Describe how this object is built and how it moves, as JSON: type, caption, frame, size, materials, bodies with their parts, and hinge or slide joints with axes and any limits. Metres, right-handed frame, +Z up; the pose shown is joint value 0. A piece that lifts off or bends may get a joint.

____________

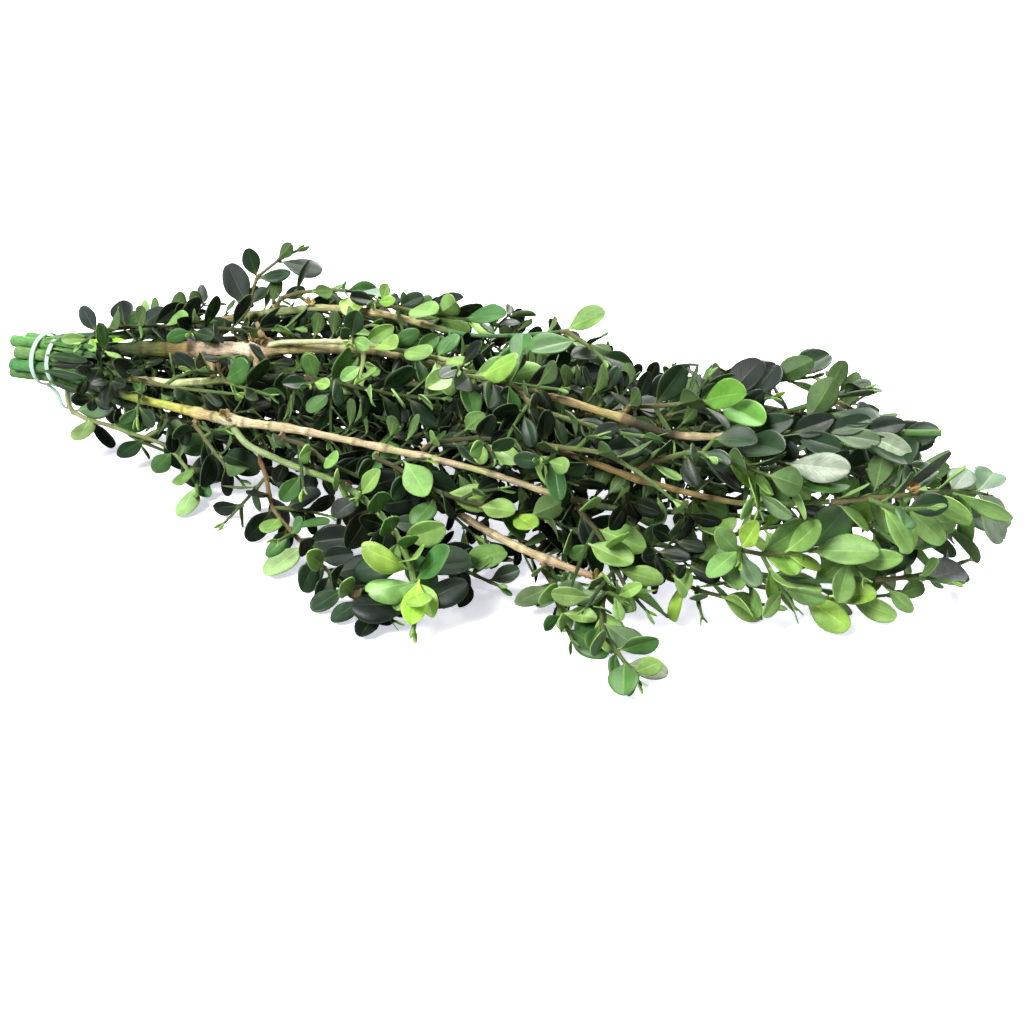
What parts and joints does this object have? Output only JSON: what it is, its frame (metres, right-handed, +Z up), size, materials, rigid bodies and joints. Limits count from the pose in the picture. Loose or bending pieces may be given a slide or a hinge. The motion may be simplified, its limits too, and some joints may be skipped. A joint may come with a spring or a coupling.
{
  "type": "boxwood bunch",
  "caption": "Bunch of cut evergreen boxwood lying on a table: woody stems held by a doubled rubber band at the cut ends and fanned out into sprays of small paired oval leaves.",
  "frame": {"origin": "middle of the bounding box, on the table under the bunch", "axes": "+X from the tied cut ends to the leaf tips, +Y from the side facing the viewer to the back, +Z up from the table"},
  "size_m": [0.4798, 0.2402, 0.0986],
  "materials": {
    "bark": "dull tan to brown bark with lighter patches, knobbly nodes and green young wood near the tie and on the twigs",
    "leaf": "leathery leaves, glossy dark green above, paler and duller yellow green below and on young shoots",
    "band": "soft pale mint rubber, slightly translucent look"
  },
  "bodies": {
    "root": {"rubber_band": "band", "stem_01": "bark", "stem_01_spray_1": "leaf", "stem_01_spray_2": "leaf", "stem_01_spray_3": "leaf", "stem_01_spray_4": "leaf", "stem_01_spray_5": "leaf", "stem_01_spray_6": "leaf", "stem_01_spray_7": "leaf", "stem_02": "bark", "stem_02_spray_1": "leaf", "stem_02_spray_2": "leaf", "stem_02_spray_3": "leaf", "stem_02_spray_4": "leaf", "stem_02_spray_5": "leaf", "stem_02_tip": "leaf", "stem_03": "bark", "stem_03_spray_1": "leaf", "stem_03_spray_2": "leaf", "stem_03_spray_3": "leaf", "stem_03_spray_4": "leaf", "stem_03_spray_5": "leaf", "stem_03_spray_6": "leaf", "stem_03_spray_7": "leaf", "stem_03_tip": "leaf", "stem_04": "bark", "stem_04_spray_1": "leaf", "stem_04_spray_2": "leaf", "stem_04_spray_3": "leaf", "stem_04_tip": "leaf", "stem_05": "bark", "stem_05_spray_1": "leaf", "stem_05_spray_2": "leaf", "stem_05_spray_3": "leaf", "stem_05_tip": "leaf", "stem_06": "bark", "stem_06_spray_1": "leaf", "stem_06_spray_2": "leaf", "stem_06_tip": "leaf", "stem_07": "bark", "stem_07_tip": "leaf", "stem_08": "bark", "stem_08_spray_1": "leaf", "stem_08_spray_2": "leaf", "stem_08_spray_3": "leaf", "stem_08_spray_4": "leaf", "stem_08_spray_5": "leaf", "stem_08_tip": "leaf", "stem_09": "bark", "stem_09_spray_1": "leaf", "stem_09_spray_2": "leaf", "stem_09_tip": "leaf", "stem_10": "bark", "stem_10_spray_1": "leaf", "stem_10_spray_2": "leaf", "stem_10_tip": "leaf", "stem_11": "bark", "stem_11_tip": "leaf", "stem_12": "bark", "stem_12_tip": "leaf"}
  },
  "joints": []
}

____________

* INSTRUCTIONS TO FOLLOW *
Find all lines with "this" in them and copy each one.

* TASK ANSWER *
Describe how this object is built and how it moves, as JSON: type, caption, frame, size, materials, bodies with their parts, and hinge or slide joints with axes and any limits. Metres, right-handed frame, +Z up; the pose shown is joint value 0. A piece that lifts off or bends may get a joint.
What parts and joints does this object have? Output only JSON: what it is, its frame (metres, right-handed, +Z up), size, materials, rigid bodies and joints. Limits count from the pose in the picture. Loose or bending pieces may be given a slide or a hinge. The motion may be simplified, its limits too, and some joints may be skipped. A joint may come with a spring or a coupling.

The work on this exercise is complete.